Developing a multilingual, multimodal, and machine learning-driven annotation infrastructure for the analysis, creation, enrichment and cross-cultural comparison of historical formulaic text corpora

01 May 2024 → 30 April 2028
Research Foundation - Flanders (FWO)
Research disciplines
  • Humanities
    • Greek language
    • Latin language
    • Computational linguistics
  • Natural sciences
    • Information technologies
historical formulaic text corpora
Project description

Formulaic texts constitute a core interest of researchers working at UGent. Within the Greek section, there are two major ongoing research projects about such genres, an ERC-project about ‘everyday’ texts such as letters, petitions and contracts, and a GOA-project about poetic paratexts accompanying Byzantine manuscripts. In addition, other formulaic genres, such as inscriptions, are explored by individual researchers working on Greek and other languages, such as Latin, Arabic, Coptic, and Medieval Italian. To various degrees, these projects combine a more traditional, manual annotation approach with innovative, computational annotation methods.

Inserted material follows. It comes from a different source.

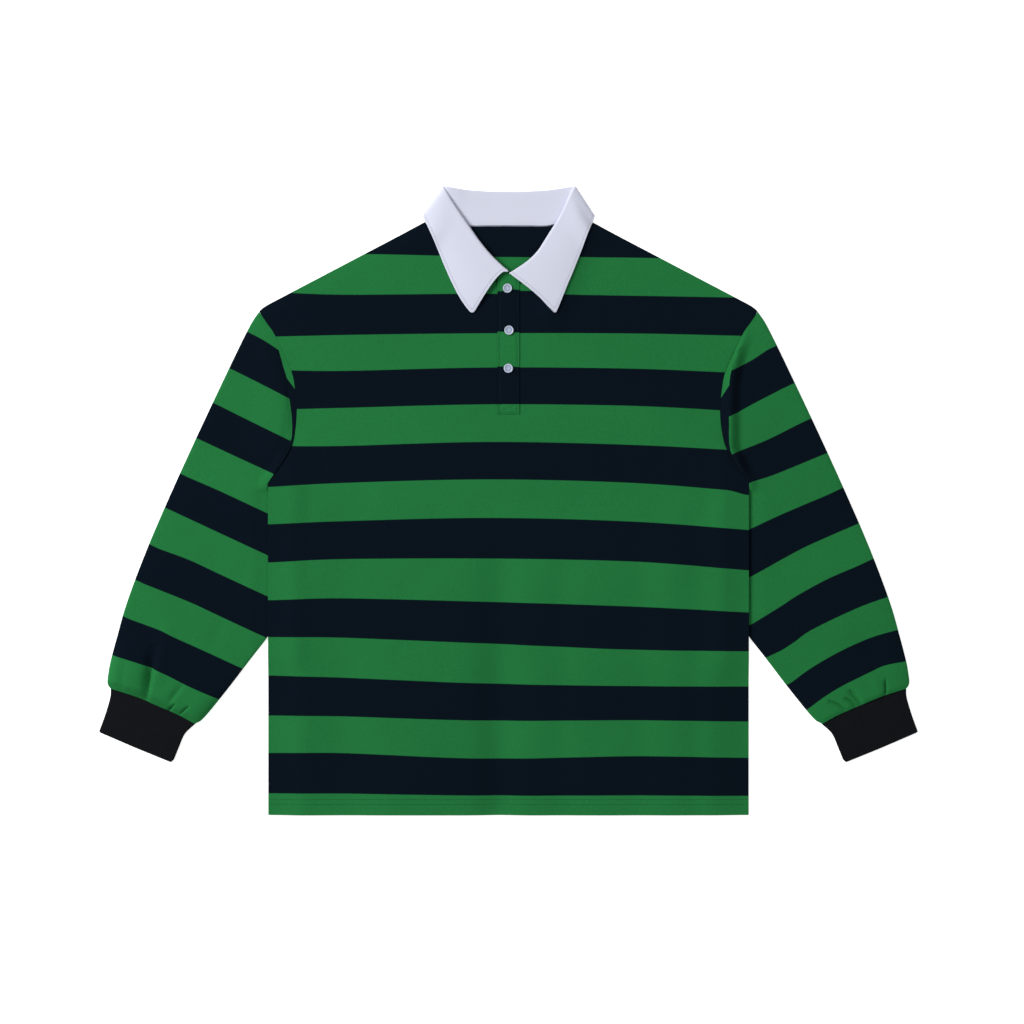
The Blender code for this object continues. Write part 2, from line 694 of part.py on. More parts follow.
def sleeve(name, side, look, home):
    lines = Sleeve(name)
    armhole = drawn(ARMHOLE, EDGE_SPACING)
    spans = np.gradient(armhole, axis=0)
    spans /= np.linalg.norm(spans, axis=1)[:, None]
    outward = np.stack([-spans[:, 1], spans[:, 0]], axis=1)
    start = armhole + outward * SEAM_GAP
    start[0] = SLEEVE_OUTER[0]
    start[-1] = SLEEVE_INNER[0]
    inner_edge = drawn(SLEEVE_INNER, EDGE_SPACING * 0.8)
    seam = evenly(curve_through(CUFF_SEAM, 6), EDGE_SPACING * 0.6)
    outer_edge = drawn(SLEEVE_OUTER, EDGE_SPACING)
    special = []
    share = nearest(armhole, lines.armhole)[1]
    width = lines.strip_width(share)
    for extra in (0.0, STRIP_DROP_WIDTH):
        strip = armhole + outward * (width + extra)[:, None]
        special += list(strip[width > STRIP_MESHED])
    special += list(armhole + outward * BESIDE_STRIP)
    for crease_start, middle, end, half, _ in lines.creases:
        line = evenly(curve_through((crease_start, middle, end), 6), CREASE_SPACING)
        across = np.gradient(line, axis=0)
        across = np.stack([-across[:, 1], across[:, 0]], axis=1)
        across /= np.linalg.norm(across, axis=1)[:, None]
        for offset in (0.0, -half, half):
            special += list(line + across * offset)
    sides = [mirrored(line, side) for line in (start, inner_edge, seam[::-1], outer_edge[::-1])]
    special = mirrored(special, side)
    return flat_tube(
        "sleeve_" + name,
        sides,
        SLEEVE_SPACING,
        special,
        lines.back_base,
        lines.front_base,
        CLOTH,
        look,
        home,
    )


def cuff(name, side, look, home):
    seam = evenly(curve_through(CUFF_SEAM, 6), EDGE_SPACING * 0.6)
    seam = seam + CUFF_OFFSET
    outer_edge = drawn(CUFF_OUTER, EDGE_SPACING)
    opening = evenly(CUFF_OPENING, EDGE_SPACING)
    inner_edge = drawn(CUFF_INNER, EDGE_SPACING)
    outer_edge[0], inner_edge[-1] = seam[0], seam[-1]
    opening[0], opening[-1] = outer_edge[-1], inner_edge[0]
    sides = [mirrored(line, side) for line in (seam[::-1], outer_edge, opening, inner_edge)]
    outline = np.vstack([line[:-1] for line in sides])

    def front(points):
        loft = CUFF_LOFT * smooth(0.0, CUFF_LOFT_WIDTH, nearest(points, np.vstack([outline, outline[:1]]))[0])
        return CUFF_CLOTH + GAP + loft

    def back(points):
        return np.zeros(len(points))

    return flat_tube("cuff_" + name, sides, CUFF_SPACING, (), back, front, CUFF_CLOTH, look, home)


def middle_points(low, high):
    """Mesh points along the placket's middle, clear of both ends."""
    clear = EDGE_SPACING / 2
    return np.array([(PLACKET_X, y) for y in np.arange(low + clear, high - clear, EDGE_SPACING)])


def placket(look, home):
    left, right = PLACKET_X - PLACKET_HALF, PLACKET_X + PLACKET_HALF
    turns = np.linspace(math.pi / 2, math.pi, 6)
    corner = np.stack([np.cos(turns), np.sin(turns)], axis=1) * PLACKET_CORNER
    corner += (left + PLACKET_CORNER, PLACKET_TOP_Y - PLACKET_CORNER)
    up = evenly(((right, PLACKET_LOW_Y), (right, PLACKET_TOP_Y - PLACKET_RIGHT_DROP)), EDGE_SPACING)
    down = evenly((corner[-1], (left, PLACKET_LOW_Y)), EDGE_SPACING)
    outline = np.vstack([up, corner, down[1:]])
    inner = middle_points(PLACKET_LOW_Y, PLACKET_TOP_Y)

    def base(points):
        return front_base(points) + LAYER

    return sheet("placket", outline, inner, base, CLOTH, look, home)


def placket_under(look, home):
    left, right = PLACKET_X - SLIT_HALF + GAP, PLACKET_X + SLIT_HALF - GAP
    low = SLIT_LOW_Y + GAP
    up = evenly(((right, low), (right, UNDER_TOP_Y)), EDGE_SPACING)
    down = evenly(((left, UNDER_TOP_Y), (left, low)), EDGE_SPACING)
    inner = middle_points(low, UNDER_TOP_Y)
    return sheet("placket_under", np.vstack([up, down]), inner, front_base, CLOTH, look, home)


def button(name, y, look, home):
    """A turned button with a raised rim."""
    profile = (
        # radius, height
        (0.0, BUTTON_HEIGHT - BUTTON_RECESS),
        (BUTTON_RADIUS - BUTTON_RIM, BUTTON_HEIGHT - BUTTON_RECESS),
        (BUTTON_RADIUS - BUTTON_RIM * 0.7, BUTTON_HEIGHT),
        (BUTTON_RADIUS - BUTTON_RIM * 0.3, BUTTON_HEIGHT),
        (BUTTON_RADIUS, BUTTON_HEIGHT * 0.7),
        (BUTTON_RADIUS, BUTTON_HEIGHT * 0.4),
        (BUTTON_RADIUS * 0.8, 0.0),
        (0.0, 0.0),
    )
    mesh = bpy.data.meshes.new(name)
    edges = [(i, i + 1) for i in range(len(profile) - 1)]
    mesh.from_pydata([(radius, 0.0, height) for radius, height in profile], edges, [])
    mesh.materials.append(look)
    made = bpy.data.objects.new(name, mesh)
    home.objects.link(made)
    place = np.array([(BUTTON_X, y)])
    made.location = (BUTTON_X, y, front_base(place)[0] + CLOTH + LAYER + GAP)
    turned = made.modifiers.new("turned", "SCREW")
    turned.steps = turned.render_steps = BUTTON_STEPS
    turned.use_merge_vertices = True
    turned.merge_threshold = 0.00001
    turned.use_smooth_shade = True
    return made


def collar_section(row):
    """One section of the collar's middle surface, from the neck seam to the outer edge."""
    seam_x, seam_y, roll_x, roll_y, roll_z, radius, turn, edge_x, edge_y, bow = row
    turn = math.radians(turn)
    seam, roll, edge = np.array((seam_x, seam_y)), np.array((roll_x, roll_y)), np.array((edge_x, edge_y))
    forward = (roll - seam) / np.linalg.norm(roll - seam)
    outward = np.array((-forward[1], forward[0]))
    if outward @ (edge - roll) < 0:
        outward = -outward
    normal = np.array((*(math.sin(turn) * outward), math.cos(turn)))
    ahead = np.array((*forward, 0.0))
    centre = np.array((*roll, roll_z)) - ahead * radius
    in_front = (1 + math.cos(turn)) / 2
    over_placket = 1 - smooth(*COLLAR_END_REACH, abs(seam_x - PLACKET_X))
    seam_front = front_base(seam[None])[0] + CLOTH / 2 + COLLAR_END_LIFT * over_placket
    seam_back = back_base(seam[None])[0] + COLLAR_CLOTH / 2
    edge_front = front_base(edge[None])[0] + CLOTH + COLLAR_REST_GAP + COLLAR_CLOTH / 2
    edge_back = COLLAR_CLOTH / 2
    start = np.array((*seam, in_front * seam_front + (1 - in_front) * seam_back))
    stop = np.array((*edge, in_front * edge_front + (1 - in_front) * edge_back))
    stand_top, fall_top = centre - normal * radius, centre + normal * radius
    points = [start + (stand_top - start) * i / STAND_STEPS for i in range(STAND_STEPS)]
    for i in range(ROLL_STEPS + 1):
        angle = -math.pi / 2 + math.pi * i / ROLL_STEPS
        points.append(centre + radius * (math.sin(angle) * normal + math.cos(angle) * ahead))
    along = (edge - roll) / np.linalg.norm(edge - roll)
    across = np.array((-along[1], along[0], 0.0))
    if across[1] < 0:
        across = -across
    for i in range(1, FALL_STEPS + 1):
        share = i / FALL_STEPS
        skewed = math.sqrt(share)
        place = fall_top + (stop - fall_top) * share
        place += across * bow * 4 * skewed * (1 - skewed)
        place[2] += COLLAR_ARCH * in_front * math.sin(math.pi * share)
        points.append(place)
    return points


def collar(look, home):
    rows = curve_through(collar_rows(), SECTIONS_PER_ROW)
    sections = [collar_section(row) for row in rows]
    width = len(sections[0])
    points = [p for section in sections for p in section]
    faces = []
    for s in range(len(sections) - 1):
        for w in range(width - 1):
            a = s * width + w
            faces.append((a, a + 1, a + 1 + width, a + width))
    made = add_object("collar", points, faces, look, home, closed=False)
    thick = made.modifiers.new("cloth", "SOLIDIFY")
    thick.thickness = COLLAR_CLOTH
    thick.offset = 0.0
    return made


def build():
    for old in list(bpy.data.objects):
        bpy.data.objects.remove(old, do_unlink=True)
    home = collection_named("polo_shirt")
    green = material("green_jersey", GREEN, 0.85)
    navy = material("navy_jersey", NAVY, 0.85)
    white = material("white_twill", WHITE, 0.8)
    black = material("black_rib", CUFF_BLACK, 0.9)
    pale = material("pale_button", BUTTON_BLUE, 0.35)
    back_panel(navy, home)
    front_panel(green, home)
    for name, side in (("right", -1), ("left", 1)):
        sleeve(name, side, green, home)
        cuff(name, side, black, home)
    collar(white, home)
    placket_under(navy, home)
    placket(green, home)
    for number, y in enumerate(BUTTON_YS, 1):
        button(f"button_{number}", y, pale, home)


build()
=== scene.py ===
import math

import bmesh
import bpy
import numpy as np
from mathutils import Matrix, Vector
from mathutils.geometry import delaunay_2d_cdt
from mathutils.kdtree import KDTree


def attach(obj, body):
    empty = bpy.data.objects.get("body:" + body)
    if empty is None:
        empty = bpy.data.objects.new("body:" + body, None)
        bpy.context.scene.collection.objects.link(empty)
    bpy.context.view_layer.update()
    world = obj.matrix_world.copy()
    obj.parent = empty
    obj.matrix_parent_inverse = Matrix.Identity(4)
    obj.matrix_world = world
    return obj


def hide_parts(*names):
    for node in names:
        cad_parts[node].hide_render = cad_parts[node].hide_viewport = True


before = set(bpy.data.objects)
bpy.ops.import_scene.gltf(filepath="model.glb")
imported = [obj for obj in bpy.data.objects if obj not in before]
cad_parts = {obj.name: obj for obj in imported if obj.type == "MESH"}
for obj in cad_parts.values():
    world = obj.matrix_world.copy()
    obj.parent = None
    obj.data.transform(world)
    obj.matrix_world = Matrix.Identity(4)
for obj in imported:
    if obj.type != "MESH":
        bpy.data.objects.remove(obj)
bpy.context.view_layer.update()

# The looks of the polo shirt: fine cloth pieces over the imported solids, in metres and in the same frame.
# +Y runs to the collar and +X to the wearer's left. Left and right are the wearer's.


def metres(*rows):
    """An array in metres of rows in millimetres."""
    return np.array(rows, float) / 1000


# Cloth
CLOTH = 0.0012
COLLAR_CLOTH = 0.0016
CUFF_CLOTH = 0.0015
GAP = 0.0003
LAYER = CLOTH + GAP
SEAM_GAP = 0.00008
NECK_GAP = 0.0012

# Body: half of the chest, hem and underarm
SIDE = 0.300
HEM_Y = -0.3925
UNDERARM_Y = 0.0222
SHOULDER_SLOPE = 0.527
NECK_POINT_X = 0.0858
NECK_POINT_Y = 0.3577
SHOULDER_START = (NECK_POINT_X + 0.0008, NECK_POINT_Y - 0.0006)

# The armhole seam from the shoulder to the underarm, and the rounded end of the shoulder, as x and y
ARMHOLE = metres(
    (311.2, 236.2), (302.0, 222.0), (291.3, 206.0), (271.5, 163.0), (266.4, 138.2), (264.4, 115.2),
    (265.8, 92.2), (271.0, 68.4), (282.0, 48.0), (292.6, 32.9), (300.0, 22.2),
)
SHOULDER_END = metres((289.0, 250.8), (301.0, 244.4), (308.0, 239.7), (311.2, 236.2))

# The sleeve's long edges, from the body to the cuff. The inner one starts under the body.
SLEEVE_OUTER = metres(
    (311.6, 236.1), (325.6, 213.4), (361.9, 138.4), (405.6, 44.7), (446.9, -49.0), (475.6, -124.0),
    (489.5, -172.0), (495.0, -193.0), (497.8, -205.0), (499.6, -216.0), (500.7, -225.5),
    (500.0, -230.5), (496.9, -234.4),
)
SLEEVE_INNER = metres(
    (300.04, 22.12), (300.04, 13.0), (298.6, 11.4), (295.5, 9.0), (292.5, 3.0), (290.0, -8.0),
    (284.0, -35.0), (277.5, -74.0), (279.4, -124.0), (289.0, -150.0), (301.0, -170.3),
    (323.1, -199.0), (351.9, -236.6), (380.0, -270.8), (391.4, -278.6),
)

# The cuff's edges, as x and y
CUFF_SEAM = metres((496.9, -234.4), (465.1, -244.5), (438.0, -256.0), (411.5, -267.5), (391.4, -278.6))
CUFF_SEAM_GAP = (-0.00003, -0.00009)
CUFF_OUTER = metres((496.9, -234.7), (497.4, -245.0), (503.1, -265.2), (511.3, -288.0))
CUFF_OPENING = metres((511.3, -289.0), (462.9, -309.8), (422.5, -326.2), (420.8, -326.6), (419.0, -325.6))
CUFF_INNER = metres((417.8, -323.2), (411.5, -307.6), (404.0, -291.0), (391.4, -278.9))
CUFF_LOFT = 0.0006
CUFF_SLOPE = 0.02
ACROSS_RIBS = (0.924, 0.383)

# What lies under the body: the sleeve's tuck below the underarm, and the collar's back fall
TUCK_LIFT = 0.0034
TUCK_XS = (0.246, 0.272)
TUCK_YS = (-0.228, -0.190, UNDERARM_Y + 0.002, 0.080)
FALL_LIFT = COLLAR_CLOTH + 2 * GAP
FALL_XS = (0.108, 0.140)
FALL_YS = (0.308, 0.330)

# The air between front and back, and how it closes at the side seams and at the shoulder
BODY_LOFT = 0.0010
LOW_LOFT = 0.0034
LOW_LOFT_YS = (-0.12, 0.08)
SIDE_SLOPE = 0.055
SIDE_SLOPE_TOP = 0.1
SHOULDER_WIDTH = 0.016
RIPPLE = 0.00008

# Soft folds of the front, in millimetres. A negative height is a trough.
FOLD_FADE = 50
BODY_FOLDS = (
    # x, low y, high y, half width, height
    (-10, -430, -40, 24, -3.6), (-14, -430, -180, 22, -1.4), (65, -430, -60, 18, -1.4),
    (164, -430, -20, 22, -1.5), (233, -430, 10, 16, -1.3), (-205, -430, 10, 30, -1.8),
    (-262, -430, -90, 14, 1.0),
)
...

We now intend to develop a multilingual, multimodal, and machine learning-driven annotation platform that (i) allows manual annotation and validation of automatic annotation, through communication with APIs integrating machine-learning models, (ii) allows researchers to maximally profit from each other’s expertise and technological advances, thus incentivizing innovative research approaches, and faster, more reliable, and more extensive annotation of corpora, (iii) stimulates collaboration between researchers working on different historical corpora/languages, and within different disciplines and (iv) offers a userfriendly research environment that can feed back data to existing project databases, while at the same time also being open to smaller research projects and individual researchers.